On web browsers, the website title appears at the top of the tab or window, and in search results website titles display as bold hyperlinked texts.

A good rule of thumb is to make website titles 50 to 65 characters long and ensure they are clear, as well as descriptive without being truncated.

This provides web users with a concise description of a web page's content and allows search engine algorithms to determine whether the site is relevant to the inputted search term or keyword. 

Why is it important?

Website titles are the entry points to your website and serve as the online storefront to your business. They help inform visitors as to what your page, and subsequent website, is about. 

Whilst on one hand a poorly worded web title could deter users from clicking through to your site, on another, a strong website title can encourage copious visits to your website. So optimizing and experimenting with your title tags should be a key part of your overall SEO optimization strategy.

Statistics show that commonly on the first page of search results it’s the first five results that account for 67.60% of all clicks. Therefore strong website titles can help attract clicks if the page is not yet ranking in the first five results. 

In addition, website titles inform search engines as to the relevancy of your website content in relation to the inputted keyword. A target keyword in the title tag allows search engine bots to pair the information on your site with the information a visitor is searching for.

Title tags are also essential for brand visibility. If website users are already familiar with a brand, adding the brand name to the title tag can encourage clicks based solely on the name. 

Impact On Click Through Rates (CTR) 

Simply put, your click-through rate is the number of people who click your link against the total number of people who had the opportunity to do so (impressions).

The impact of click-through rates on search engine positions has been the subject of speculation and research, at the moment it’s not a confirmed ranking factor but many believe it to be.
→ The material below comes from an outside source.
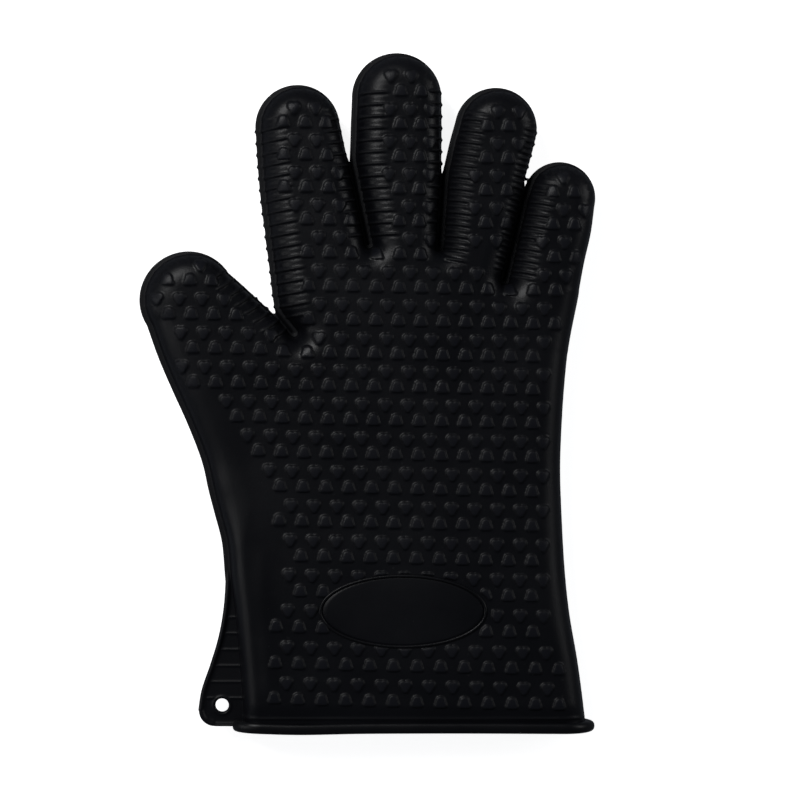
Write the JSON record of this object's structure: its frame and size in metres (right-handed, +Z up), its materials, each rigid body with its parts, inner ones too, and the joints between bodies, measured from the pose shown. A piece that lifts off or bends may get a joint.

Regardless of whether it is or not in the end a higher click-through rate means more visitors which will ultimately be your end goal. 

You can check your organic click-through for each keyword rate using Google Search Console. Try testing different combinations of title tags and monitor the impact they have on your ranking positions and click-through rates.

5 Website Title Creation Best Practices

Website title creation can feel like an art, but by following the below steps and avoiding common mistakes you can be assured your title is as best presented as possible. 

1. Prevent Title Truncation 

Title truncation happens when a website title is too long to fit into a search engine’s standard pixel width. Title truncation is often displayed as the end of the website title being cut off and instead replaced with an ellipsis. 

Avoid this practice by opting to keep your title within 50-60 characters. Title truncation can dissuade visitors by how unfinished and uninformative it looks. Additionally, it can damage search engine rankings if the entire title cannot be crawled. Keep your title concise but precise to give your visitors the information they need.

2. Avoid Using All Caps 

Website titles written in all caps are generally viewed upon as bad form and come across as unprofessional and often spammy. Whilst you may be enthusiastic to communicate your website information, nobody wants it shouted at them.

The only exception to this rule is if your brand name is written in all caps, and even then it should be placed at the end of the website title. Otherwise to format your title tag correctly, capitalize either by sentence case where only the first letter of the first word is capitalized or by title case where the first letter of most words is capitalized. 

3. Don’t Keyword Stuff 

Website titles should be optimized for one selected keyword and the chosen phrase should appear in the title in a natural manner. Keyword stuffing is the opposite of this and happens when other irrelevant keywords are placed throughout the title to try and manipulate page rank.

4. Give Every Page a Unique Title

Each page on a website should be unique, so page titles should be too. Ensure that each page's title tags are optimized so that they reflect the content found on their specific page.

Displaying clear information will allow search engines and users to understand what information your content contains and what that specific page is about.

5. Don’t Duplicate Titles. 

Duplicate web pages harm search engine rankings through robots failing to differentiate the differences between the pages, and therefore considering (and ranking) them as the same page.

eCommerce website owners are mostly at risk of duplicate web page titles, especially if they’re selling products similar in shape, size, or identity. To identify duplicate title risks lookout for two or more pages with similar content and page titles whose only differences are their URLs, or two or more pages with similar page titles but that possess different content on the pages.

Prevent duplicate titles by creating website titles that accurately reflect the page content, even if differences between pages are only minor. Get creative with which angle to present the information at, or fixate on one particular aspect of one page’s content over another.


Website title creation is often overlooked as a minor aspect of website creation and SEO optimization. 

Instead, their impact is deceptive. Incorrect or uninformative titles can greatly harm click through rates and page rankings, and titles that are poorly written won’t entice visitors. 

Taking the time to consider your titles and using fewer words to say more can set you apart from competitors. Effective titles communicate your content not only to Google but to the hordes of daily website users who could soon become your customers if they’re encouraged to click through, so get creative!